Her stance on what’s overrated in ABM is particularly noteworthy. Whilst many organisations invest heavily in expensive customer experience activities – such as sponsoring internal client events with disproportionate budgets – Mercedes questions whether these investments can be meaningfully measured. Instead, she advocates for events with defined objectives for each account, such as visits to the Executive Briefing Centre or Customer Success Days. These targeted engagements deliver clearer value and more measurable outcomes than broad, expensive sponsorships.
Mercedes’ vision for success looks beyond traditional pipeline and revenue metrics to focus on something more enduring: customer loyalty and satisfaction in every interaction with Red Hat. Her goal is expansion with each client through generating new business that supports their growth. If customers continue choosing Red Hat as a consultant and partner to support their market growth in the coming years, she’ll know that the joint ABM work with the sales team is paying off. It’s a long-term perspective that recognises ABM’s true value lies not in quick wins but in building lasting partnerships.
Perhaps most valuable is her advice to aspiring ABM-ers: always maintain the customer’s perspective, not the company’s. This seemingly simple guidance represents a fundamental shift in mindset. It means focusing not on what you’re trying to sell, but on deeply understanding customer needs, challenges, and opportunities so you can offer concrete value propositions tailored to them. This customer-first philosophy has guided Mercedes through eight years of ABM evolution at Red Hat, from an initial focus on telecoms accounts, to expansion across strategic accounts in other industries.
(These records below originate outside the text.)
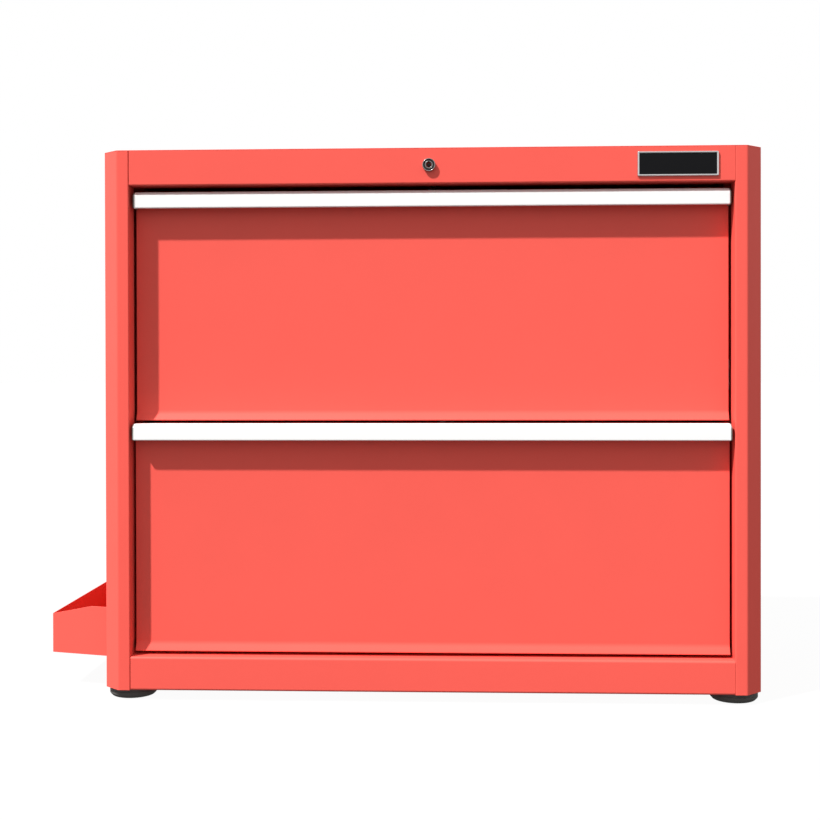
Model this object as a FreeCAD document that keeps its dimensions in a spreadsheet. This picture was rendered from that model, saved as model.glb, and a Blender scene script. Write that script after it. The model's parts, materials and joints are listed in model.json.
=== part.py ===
"""Two-drawer sheet steel tool cabinet with a key lock, four rubber feet and a side bin.

Frame: +Z up, the front faces -Y, X to the right, millimetres. The origin is the floor point
under the middle of the cabinet body. Folded sheets, rails and slides are profiles that are
padded; each piece reads its sizes from the sheet of driving dimensions.
"""
import FreeCAD, Part
import os
import re
import Sketcher

Vector = FreeCAD.Vector
Rotation = FreeCAD.Rotation
doc = FreeCAD.newDocument("ToolCabinet")

# Driving dimensions: name, millimetres, meaning
driving_dimensions = (
    ("body_width", 910, "outside width of the cabinet body"),
    ("body_depth", 480, "outside depth of the cabinet body"),
    ("body_height", 748, "height of the body without its feet"),
    ("wall", 1.2, "sheet thickness of the body"),
    ("bend_radius", 3, "inside radius of the visible folds"),
    ("post_width", 39, "front post with its slanted corner, seen from the front"),
    ("chamfer", 21, "slanted corner of a post, across and back"),
    ("post_return", 30, "inner flank of a post, front to back"),
    ("back_flange", 18, "rear flange of a side panel"),
    ("rail_height", 48, "front rails, top and bottom"),
    ("seam", 0.4, "joint between a rail end and its post"),
    ("foot_height", 15, "rubber foot"),
    ("foot_radius", 33, "rubber foot"),
    ("foot_side_inset", 33, "foot centre from the side of the body"),
    ("foot_end_inset", 44, "foot centre from the front or the back"),
    ("foot_top_radius", 30, "top of the rubber foot"),
    ("bolt_radius", 5, "shank of a foot bolt"),
    ("bolt_length", 18, "shank of a foot bolt"),
    ("bolt_head_radius", 9, "foot bolt head, across its corners, halved"),
    ("bolt_head_height", 5.5, "foot bolt head"),
    ("bolt_clearance", 0.3, "round a foot bolt and its head"),
    ("foot_nut_height", 8, "nut of a foot bolt"),
    ("foot_sole", 1.5, "how far a foot bolt head is sunk"),
    ("upright_width", 40, "channel that carries the slides"),
    ("upright_wall", 1.5, "channel that carries the slides"),
    ("front_nut_gap", 31, "front channel behind the foot nuts"),
    ("rear_nut_gap", 3, "rear channel ahead of the foot nuts"),
    ("slide_front", 45, "slide end behind the front plane"),
    ("slide_back_gap", 35, "slide end ahead of the back plane"),
    ("slide_step", 15, "member on the drawer, shorter than the others"),
    ("slide_thickness", 12.7, "slide, all three members"),
    ("slide_wall", 1.2, "steel of the slide members"),
    ("slide_height", 45, "member on the cabinet"),
    ("slide_lip", 9.5, "lips of the member on the cabinet"),
    ("outer_ball_room", 2.7, "cabinet member to middle member, for the balls"),
    ("middle_gap", 3.2, "middle member from the cabinet side"),
    ("middle_lip", 7.8, "lips of the middle member"),
    ("inner_ball_room", 3, "middle member to drawer member, for the balls"),
    ("inner_lip", 7.1, "lips of the member on the drawer"),
    ("slide_level", 62, "slide axis above the underside of a front"),
    ("cage_length", 160, "ball cage"),
    ("cage_start", 100, "ball cage behind the slide end"),
    ("cage_width", 4.4, "ball cage strip"),
    ("cage_clearance", 0.3, "round a ball cage strip"),
    ("screw_radius", 2.2, "screws of the cabinet members"),
    ("screw_head_radius", 4.2, "screws of the cabinet members"),
    ("screw_head_height", 1.4, "screws of the cabinet members"),
    ("screw_tail", 2, "screw past its last sheet"),
    ("rivet_radius", 1.6, "rivets of the drawer members"),
    ("rivet_head_radius", 3.2, "rivets of the drawer members"),
    ("rivet_head_height", 1.2, "rivets of the drawer members"),
    ("rivet_tail", 1.6, "rivet past its last sheet"),
    ("hole_clearance", 0.1, "hole round a screw or rivet, on the radius"),
    ("front_side_gap", 3, "drawer front to the posts"),
    ("front_wall", 1.2, "sheet of the drawer front"),
    ("front_gap", 4, "bottom rail to the lower front"),
    ("drawer_gap", 4.5, "lower handle to the upper front"),
    ("top_gap", 8.5, "upper handle to the top rail"),
    ("panel_recess", 27.5, "upper front panel behind the post faces"),
    ("lower_rest_out", 8, "how far the lower drawer stands out at rest"),
    ("front_flange", 14, "top flange of the drawer front"),
    ("side_flange", 11, "side flanges of the drawer front"),
    ("lip_height", 11, "slanted lip along the foot of the front"),
    ("lip_reach", 5.5, "how far that lip stands forward"),
    ("lip_return", 10, "flange behind the lip"),
    ("box_drop", 35.5, "mouth of the box below the top of its front"),
    ("box_wall", 1, "sheet of the drawer box"),
    ("box_lift", 12, "box above the underside of its front"),
    ("box_hem", 9, "tight hem folded inwards round the box mouth"),
    ("stud_spread", 330, "outer front studs from the middle"),
    ("stud_low", 50, "lower row of front studs above the box floor"),
    ("stud_drop", 55, "upper row of front studs below the mouth of the box"),
    ("stud_radius", 2.5, "stud that carries the drawer front"),
    ("stud_length", 6, "stud that carries the drawer front"),
    ("stud_nut_radius", 4.6, "nut on that stud, across its corners, halved"),
    ("stud_nut_height", 3.2, "nut on that stud"),
    ("handle_height", 23, "handle strip"),
    ("handle_face", 17, "upright face of the handle"),
    ("handle_depth", 19.5, "handle, face to panel"),
    ("handle_slope", 9.5, "slope from the face to the top"),
    ("handle_wall", 2, "extrusion wall"),
    ("handle_web", 12, "rear web of the handle"),
    ("handle_curl", 4.5, "grip curl under the handle"),
    ("handle_round", 1.6, "rounded edges of the handle"),
    ("handle_curl_round", 0.9, "rounded edges of the grip curl"),
    ("cap_thickness", 2.5, "handle end cap"),
    ("catch_width", 40, "lock catch on a drawer"),
    ("catch_wall", 2, "lock catch"),
    ("catch_reach", 19.5, "lock catch behind the drawer box"),
    ("catch_lip", 22, "upright lip of the catch"),
    ("catch_foot", 20, "part of the catch on the box"),
    ("catch_drop", 32, "shelf of the catch below the mouth of the box"),
    ("catch_round", 0.9, "rounded top of the catch lip"),
    ("lock_across", 0, "lock from the middle of the rail"),
    ("lock_head_radius", 9, "visible head of the lock"),
    ("lock_head_height", 5, "visible head of the lock"),
    ("lock_body_radius", 8, "threaded lock body"),
    ("lock_body_length", 22, "threaded lock body"),
    ("lock_nut_radius", 12, "lock nut across its corners, halved"),
    ("lock_nut_height", 4, "lock nut"),
    ("plug_radius", 5.5, "turning plug of the lock"),
    ("plug_clearance", 0.05, "running clearance of plug and shaft"),
    ("plug_length", 26, "plug behind the rail face"),
    ("plug_sunk", 0.5, "plug face behind the lock head"),
    ("keyway_radius", 4, "round keyway, outside"),
    ("keyway_pin", 2.4, "centre pin of the keyway"),
    ("keyway_depth", 6, "round keyway"),
    ("keyway_notch", 1.6, "index notch of the keyway"),
    ("shaft_radius", 4, "lock shaft to the back"),
    ("crank_radius", 15, "crank arm, axis to pin"),
    ("crank_width", 8, "crank arm"),
    ("crank_plate", 3, "crank arm"),
    ("crank_hub_radius", 6, "crank hub"),
    ("crank_pin_radius", 3, "crank pin"),
    ("crank_rest_angle", 45, "crank above the level, unlocked, degrees"),
    ("pin_play", 0.9, "crank pin in its slot"),
    ("bar_gap", 2, "crank to lock bar"),
    ("bar_width", 30, "lock bar"),
    ("bar_wall", 3, "lock bar"),
    ("bar_crown", 5, "lock bar above its slot"),
    ("bar_tail", 70, "lock bar below its lower arm"),
    ("tooth_width", 24, "teeth of the lock bar"),
    ("tooth_wall", 3, "teeth of the lock bar"),
    ("tooth_height", 22, "teeth of the lock bar"),
    ("tooth_lift", 2, "tooth above the catch, unlocked"),
    ("tooth_play", 3, "tooth ahead of the catch lip"),
    ("bar_back_gap", 11.4, "lock bar to the back panel"),
    ("guide_height", 16, "guide of the lock bar"),
    ("guide_side", 8, "guide beside the lock bar"),
    ("guide_face", 2.5, "guide ahead of the lock bar"),
    ("guide_play", 0.4, "lock bar in its guide"),
    ("lower_guide_drop", 32, "lower guide below the lower arm"),
    ("upper_guide_drop", 30, "upper guide below the lock axis"),
    ("bracket_width", 32, "shaft bracket under the top"),
    ("bracket_wall", 3, "shaft bracket under the top"),
    ("bracket_flange", 20, "shaft bracket under the top"),
    ("bracket_drop", 11, "shaft bracket below the lock axis"),
    ("bracket_setback", 24, "shaft bracket ahead of the crank"),
    ("badge_inset", 76, "middle of the badge from the right post"),
    ("badge_width", 110, "badge frame"),
    ("badge_height", 34, "badge frame"),
    ("badge_border", 3, "badge frame"),
    ("badge_thickness", 2.6, "badge frame"),
    ("badge_plate_thickness", 1.6, "field of the badge"),
    ("badge_corner", 1.5, "badge corners"),
    ("bin_width", 97, "side bin, out from the body"),
    ("bin_length", 350, "side bin along the body"),
    ("bin_front", 57, "side bin behind the front plane"),
    ("bin_slant", 27, "how far the bin ends slant"),
    ("bin_level", 34, "side bin above the body's underside"),
    ("bin_outer_height", 56, "outer wall of the bin"),
    ("bin_height", 70, "bin at the body"),
    ("bin_slope_run", 54, "sloping part of the bin ends"),
    ("bin_wall", 1, "sheet of the bin"),
    ("bin_screw_level", 50, "bin screws above the bin floor"),
    ("bin_screw_inset", 60, "bin screws from the bin ends"),
    ("bin_screw_radius", 2.5, "bin screws"),
    ("bin_screw_head_radius", 5, "bin screws"),
    ("bin_screw_head_height", 2.4, "bin screws"),
    ("bin_screw_nut_height", 4, "nuts of the bin screws"),
)

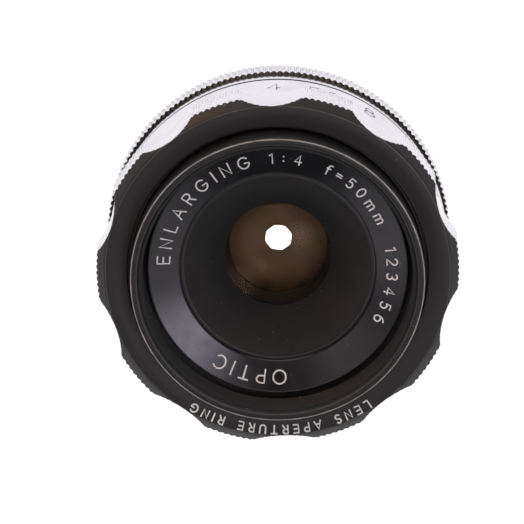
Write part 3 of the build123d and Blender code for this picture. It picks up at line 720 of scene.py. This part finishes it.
# width and strokes of each letter, on a height of 1
letters = {
    "A": (0.76, [[(0, 0), (0.38, 1), (0.76, 0)], [(0.14, 0.36), (0.62, 0.36)]]),
    "C": (0.78, [arc(0.44, 0.5, 0.44, 0.5, 45, 315)]),
    "E": (0.56, [[(0.56, 0), (0, 0), (0, 1), (0.56, 1)], [(0, 0.52), (0.5, 0.52)]]),
    "G": (0.84, [arc(0.44, 0.5, 0.44, 0.5, 45, 340) + [(0.85, 0.46), (0.5, 0.46)]]),
    "I": (0.0, [[(0, 0), (0, 1)]]),
    "L": (0.5, [[(0, 1), (0, 0), (0.5, 0)]]),
    "N": (0.68, [[(0, 0), (0, 1), (0.68, 0), (0.68, 1)]]),
    "O": (0.92, [arc(0.46, 0.5, 0.46, 0.5, 90, 450, 24)]),
    "P": (0.56, [[(0, 0), (0, 1), (0.3, 1)] + arc(0.3, 0.74, 0.26, 0.26, 90, -90) + [(0, 0.48)]]),
    "R": (0.6, [[(0, 0), (0, 1), (0.3, 1)] + arc(0.3, 0.74, 0.26, 0.26, 90, -90) + [(0, 0.48)],
                [(0.3, 0.48), (0.6, 0)]]),
    "S": (0.56, [arc(0.28, 0.75, 0.26, 0.25, 40, 260) + arc(0.28, 0.25, 0.28, 0.25, 80, -140)]),
    "T": (0.64, [[(0, 1), (0.64, 1)], [(0.32, 1), (0.32, 0)]]),
    "U": (0.66, [[(0, 1)] + arc(0.33, 0.33, 0.33, 0.33, 180, 360) + [(0.66, 1)]]),
    "f": (0.36, [[(0.12, 0)] + arc(0.34, 0.78, 0.22, 0.22, 180, 70), [(0, 0.62), (0.34, 0.62)]]),
    "m": (0.84, [[(0, 0), (0, 0.64)], arc(0.21, 0.43, 0.21, 0.21, 180, 0) + [(0.42, 0)],
                 arc(0.63, 0.43, 0.21, 0.21, 180, 0) + [(0.84, 0)]]),
    "=": (0.5, [[(0, 0.36), (0.5, 0.36)], [(0, 0.6), (0.5, 0.6)]]),
    ":": (0.0, [[(0, 0.22), (0, 0.24)], [(0, 0.7), (0, 0.72)]]),
    ".": (0.0, [[(0, 0.0), (0, 0.02)]]),
    "0": (0.6, [arc(0.3, 0.5, 0.3, 0.5, 90, 450, 24)]),
    "1": (0.22, [[(0, 0.82), (0.22, 1), (0.22, 0)]]),
    "2": (0.58, [arc(0.29, 0.71, 0.28, 0.29, 165, -40) + [(0, 0), (0.58, 0)]]),
    "3": (0.56, [arc(0.27, 0.75, 0.25, 0.25, 145, -90) + arc(0.27, 0.26, 0.29, 0.26, 90, -145)]),
    "4": (0.62, [[(0.46, 0), (0.46, 1), (0, 0.3), (0.62, 0.3)]]),
    "5": (0.56, [[(0.5, 1), (0.1, 1), (0.05, 0.56)] + arc(0.27, 0.32, 0.29, 0.32, 120, -140)]),
    "6": (0.58, [arc(0.62, 0.42, 0.62, 0.6, 112, 178, 8) + arc(0.29, 0.3, 0.29, 0.3, 180, 540, 20)]),
    "8": (0.58, [arc(0.29, 0.76, 0.23, 0.24, -90, 270, 20), arc(0.29, 0.26, 0.29, 0.26, 90, 450, 20)]),
    "|": (0.0, [[(0, 0), (0, 1)]]),
    " ": (0.42, []),
}


def strokeMesh(strokes, width, depth):
    # round-ended tubes along flat strokes, in mm
    curve = bpy.data.curves.new("stroke", "CURVE")
    curve.dimensions = "3D"
    curve.bevel_depth = width / 2
    curve.bevel_resolution = 3
    curve.use_fill_caps = True
    tips = ((1.0, 0.08), (0.72, 0.7), (0.35, 0.94))  # reach and size of each ring of a round end
    for points in strokes:
        flat = [Vector((x, y, depth)) for x, y in points]
        closed = (flat[0] - flat[-1]).length < 0.01
        rows = [(p, 1.0) for p in flat]
        if not closed:
            back = (flat[0] - flat[1]).normalized() * width / 2
            ahead = (flat[-1] - flat[-2]).normalized() * width / 2
            rows = ([(flat[0] + back * reach, size) for reach, size in tips] + rows
                    + [(flat[-1] + ahead * reach, size) for reach, size in tips[::-1]])
        spline = curve.splines.new("POLY")
        spline.points.add(len(rows) - 1 - closed)
        spline.use_cyclic_u = closed
        for point, (place, size) in zip(spline.points, rows):
            point.co = (*place, 1.0)
            point.radius = size
    holder = bpy.data.objects.new("stroke", curve)
    mesh = bpy.data.meshes.new_from_object(holder)
    bpy.data.objects.remove(holder)
    bpy.data.curves.remove(curve)
    return mesh


def layOut(text, height, length):
    # strokes of a line of text, spread evenly over its length and centred on 0
    widths = [letters[c][0] * height for c in text]
    gap = (length - sum(widths)) / max(1, len(text) - 1)
    x = -length / 2 if len(text) > 1 else -widths[0] / 2
    strokes = []
    for character, wide in zip(text, widths):
        for stroke in letters[character][1]:
            strokes.append([(x + px * height, (py - 0.5) * height) for px, py in stroke])
        x += wide + gap
    return strokes


def engrave(name, text, height, length, width, surface, material, body):
    # text on a curved face, in mm: surface turns along, up and out into a place on the object
    proud, buried = 0.012, -0.06
    mesh = strokeMesh(layOut(text, height, length), width, -width * 0.12)
    bm = bmesh.new()
    bm.from_mesh(mesh)
    bpy.data.meshes.remove(mesh)
    for vert in bm.verts:
        out = max(buried, min(proud, vert.co.z))
        vert.co = surface(vert.co.x, vert.co.y, out)
    return finishPiece(bm, name, [material], body, smooth=45)


def frontFace(azimuth, middle, height, slope):
    # face seen from the front; azimuth runs clockwise from -Y, letter tops point outwards
    def surface(along, up, out):
        turn = radians(azimuth) + along / middle
        radius = middle + up * cos(slope) - out * sin(slope)
        return (-radius * sin(turn), -radius * cos(turn), height + up * sin(slope) + out * cos(slope))
    return surface


def sideFace(azimuth, radius, height):
    # cylinder seen from outside; letter tops point to the rear
    def surface(along, up, out):
        turn = radians(azimuth) + along / radius
        return (-(radius + out) * sin(turn), -(radius + out) * cos(turn), height - up)
    return surface


# a name ring line is its text, azimuth, span in degrees and height
nameSlope = atan2(inner["nameOuterTop"] - inner["nameInnerTop"], nameHigh.x - inner["nameBore"])
nameText = {
    "middle": 14.42, "stroke": 0.24,
    "lines": [("ENLARGING", 308.8, 73.0, 1.6), ("1:4", 4.0, 15.8, 1.36), ("f=50mm", 45.2, 40.0, 1.36),
              ("123456", 99.3, 40.0, 1.36), ("OPTIC", 194.5, 37.0, 1.74)],
}
ringText = {"middle": 20.92, "height": 1.06, "stroke": 0.25, "azimuth": 179.0, "span": 65.0}
scaleText = {
    "height": 2.5, "stroke": 0.28, "middle": 9.1, "first": -1.5, "step": 17.0,
    "stops": [("4", 0), ("5.6", 3.9), ("8", 0), ("11", 1.9), ("16", 2.6)],
}


def makeLettering():
    middle = nameText["middle"]
    share = (middle - inner["nameBore"]) / (nameHigh.x - inner["nameBore"])
    level = inner["nameInnerTop"] + share * (inner["nameOuterTop"] - inner["nameInnerTop"])
    for number, (text, azimuth, span, height) in enumerate(nameText["lines"]):
        engrave(f"nameLettering{number + 1}", text, height, radians(span) * middle,
                nameText["stroke"], frontFace(azimuth, middle, level, nameSlope), whiteEnamel,
                fixedBody)
    # the ring's face falls away towards its bore, and the lettering follows it
    outerEdge = grip["faceRadius"] - grip["faceRound"]
    faceSlope = atan2(grip["faceDish"] / 2, outerEdge - grip["faceFold"])
    level = ringHigh.z - (outerEdge - ringText["middle"]) * tan(faceSlope)
    engrave("ringFaceLettering", "LENS APERTURE RING", ringText["height"],
            radians(ringText["span"]) * ringText["middle"], ringText["stroke"],
            frontFace(ringText["azimuth"], ringText["middle"], level, faceSlope), whiteEnamel,
            turningBody)
    for number, (text, length) in enumerate(scaleText["stops"]):
        azimuth = scaleText["first"] + number * scaleText["step"]
        engrave(f"apertureNumber{number + 1}", text, scaleText["height"], length,
                scaleText["stroke"], sideFace(azimuth, grip["scaleRadius"], scaleText["middle"]),
                greyEnamel, turningBody)
    lastStop = scaleText["first"] + (len(scaleText["stops"]) - 1) * scaleText["step"]
    engrave("indexLine", "|", indexBand["lineHeight"], 0, indexBand["lineWidth"],
            sideFace(lastStop, indexHigh.x, (indexLow.z + indexHigh.z) / 2), greyEnamel,
            fixedBody)


makeLettering()
print("lettering ready")


# what stays as it is in the CAD gets its finish

finishes = {
    "aperture_sleeve": barrelBlack, "iris_housing": brass, "iris_rotor": brass,
    "iris_retaining_ring": brass, "element_spacer": hoodBlack, "front_cell": hoodBlack,
    "rear_retaining_ring": barrelBlack, "mount_ring_screws": steel, "index_ring_screws": steel,
    "aperture_ring_screws": steel, "drive_screw": steel, "click_ball": steel, "click_spring": steel,
}
for number in range(8):
    finishes[f"iris_blade_{number + 1}"] = blades
for node, material in finishes.items():
    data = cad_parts[node].data
    data.materials.clear()
    data.materials.append(material)


# floor, light and camera

# a patch of light is its direction, the degrees where it ends and is full, its power and colour
stage = {
    "floorSize": 3.0, "glow": 1.0, "paintedPoolGlow": 1.8, "paintedPoolRadius": 17.0, "paintedPoolFade": 3.0,
    "whiteBelow": 0.30, "darkAbove": 0.62, "overhead": (0.045, 0.042, 0.042, 1),
    "patches": [((-0.335, 0.010, 0.942), 12.0, 2.0, 7.0, "#f0e6fa"),
                ((0.40, 0.41, 0.82), 18.0, 6.0, 1.3, "#f3eef8"),
                ((-0.40, 0.41, 0.82), 18.0, 6.0, 1.1, "#f3eef8"),
                ((0.284, -0.037, 0.957), 12.0, 3.0, 1.2, "#f3eef0"),
                ((0.0, 0.12, 0.99), 11.0, 3.0, 1.4, "#fff3ea"),
                ((0.05, -0.60, 0.80), 24.0, 6.0, 1.7, "#fff3ea"),
                ((0.58, -0.70, 0.42), 10.0, 3.0, 6.0, "#ff9d63")],
}


def makeFloor():
    # pale matt acrylic, glowing evenly like a light table, and more brightly in a disc under the lens: a
    # painted pool of light
    bm = bmesh.new()
    bmesh.ops.create_grid(bm, x_segments=1, y_segments=1, size=stage["floorSize"] / 2)
    bmesh.ops.translate(bm, vec=(0, 0, (mountLow.z - 0.02) * mm), verts=bm.verts)
    mesh = bpy.data.meshes.new("floor")
    bm.to_mesh(mesh)
    bm.free()
    floor = bpy.data.objects.new("floor", mesh)
    bpy.context.scene.collection.objects.link(floor)
    material, tree, place = startMaterial("lightTableAcrylicPaintedPool")
    across = addNode(tree, "ShaderNodeVectorMath", links={0: place}, operation="LENGTH")
    # within this radius of the axis the floor glows brighter: a painted pool of light under the lens
    glowAndPaintedPool = addNode(tree, "ShaderNodeMapRange",
                  {1: stage["paintedPoolRadius"] * mm, 2: (stage["paintedPoolRadius"] + stage["paintedPoolFade"]) * mm,
                   3: stage["paintedPoolGlow"], 4: stage["glow"]}, {0: across.outputs["Value"]})
    shader = addNode(tree, "ShaderNodeBsdfPrincipled",
                     {"Base Color": hexColour("#616161"), "Roughness": 0.6,
                      "Emission Color": (1, 1, 1, 1)}, {"Emission Strength": glowAndPaintedPool.outputs[0]})
    closeMaterial(tree, shader)
    mesh.materials.append(material)


def makeWorld():
    # white tent round the sides, dark overhead except for soft patches of light
    world = bpy.data.worlds.new("tent")
    bpy.context.scene.world = world
    world.use_nodes = True
    tree = world.node_tree
    tree.nodes.clear()
    way = addNode(tree, "ShaderNodeTexCoord").outputs["Generated"]
    height = addNode(tree, "ShaderNodeSeparateXYZ", links={0: way}).outputs[2]
    ramp = addNode(tree, "ShaderNodeValToRGB", links={0: height})
    ramp.color_ramp.elements[0].position = stage["whiteBelow"]
    ramp.color_ramp.elements[0].color = (1.0, 1.0, 1.0, 1)
    ramp.color_ramp.elements[1].position = stage["darkAbove"]
    ramp.color_ramp.elements[1].color = stage["overhead"]
    light = ramp.outputs[0]
    for direction, outer, inner, power, colour in stage["patches"]:
        nearness = addNode(tree, "ShaderNodeVectorMath", {1: Vector(direction).normalized()}, {0: way},
                           operation="DOT_PRODUCT")
        glow = addNode(tree, "ShaderNodeMapRange",
                       {1: cos(radians(outer)), 2: cos(radians(inner)), 3: 0.0, 4: power},
                       {0: nearness.outputs["Value"]}, interpolation_type="SMOOTHSTEP")
        tinted = addNode(tree, "ShaderNodeVectorMath", {0: hexColour(colour)[:3]}, operation="SCALE",
                         links={"Scale": glow.outputs[0]})
        light = addNode(tree, "ShaderNodeVectorMath", links={0: light, 1: tinted.outputs[0]},
                        operation="ADD").outputs[0]
    shine = addNode(tree, "ShaderNodeBackground", {"Strength": 1.0}, {"Color": light})
    addNode(tree, "ShaderNodeOutputWorld", links={"Surface": shine.outputs[0]})


# angles in degrees, distance in metres, shifts of the aim in mm
view = {
    "tilt": 72.5, "turn": -1.75, "roll": 1.75, "distance": 0.8, "sensor": 36, "imageWidth": 524,
    "focusInImage": 6400, "shiftLeft": 1.94, "shiftUp": 2.355,
}


def makeCamera():
    # long lens from above the front, from the side of the aperture numbers
    tilt, turn, roll = radians(view["tilt"]), radians(view["turn"]), radians(view["roll"])
    rimCentre = Vector((0, 0, barrelHigh.z * mm))
    toward = Vector((sin(turn) * cos(tilt), -cos(turn) * cos(tilt), sin(tilt)))
    up = Vector((sin(turn) * sin(tilt), -cos(turn) * sin(tilt), -cos(tilt)))
    right = up.cross(toward)
    up, right = up * cos(roll) - right * sin(roll), right * cos(roll) + up * sin(roll)
    aim = rimCentre - right * view["shiftLeft"] * mm + up * view["shiftUp"] * mm
    camera = bpy.data.cameras.new("camera")
    camera.sensor_width = view["sensor"]
    camera.lens = view["focusInImage"] / view["imageWidth"] * view["sensor"]
    holder = bpy.data.objects.new("camera", camera)
    holder.matrix_world = Matrix.Translation(aim + toward * view["distance"]) @ Matrix((
        (right.x, up.x, toward.x, 0), (right.y, up.y, toward.y, 0), (right.z, up.z, toward.z, 0),
        (0, 0, 0, 1)))
    bpy.context.scene.collection.objects.link(holder)
    bpy.context.scene.camera = holder


makeFloor()
makeWorld()
makeCamera()
bpy.context.scene.view_settings.view_transform = "Standard"
print("floor, light and camera ready")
At Red Hat, Mercedes has demonstrated that effective ABM doesn’t require expensive experience marketing or complex tooling – it requires clear alignment with sales and business objectives, rigorous measurement against baselines, executive access, and an unwavering focus on the customer’s perspective. Her work proves that pragmatism, when combined with genuine customer focus, delivers both measurable results and lasting relationships.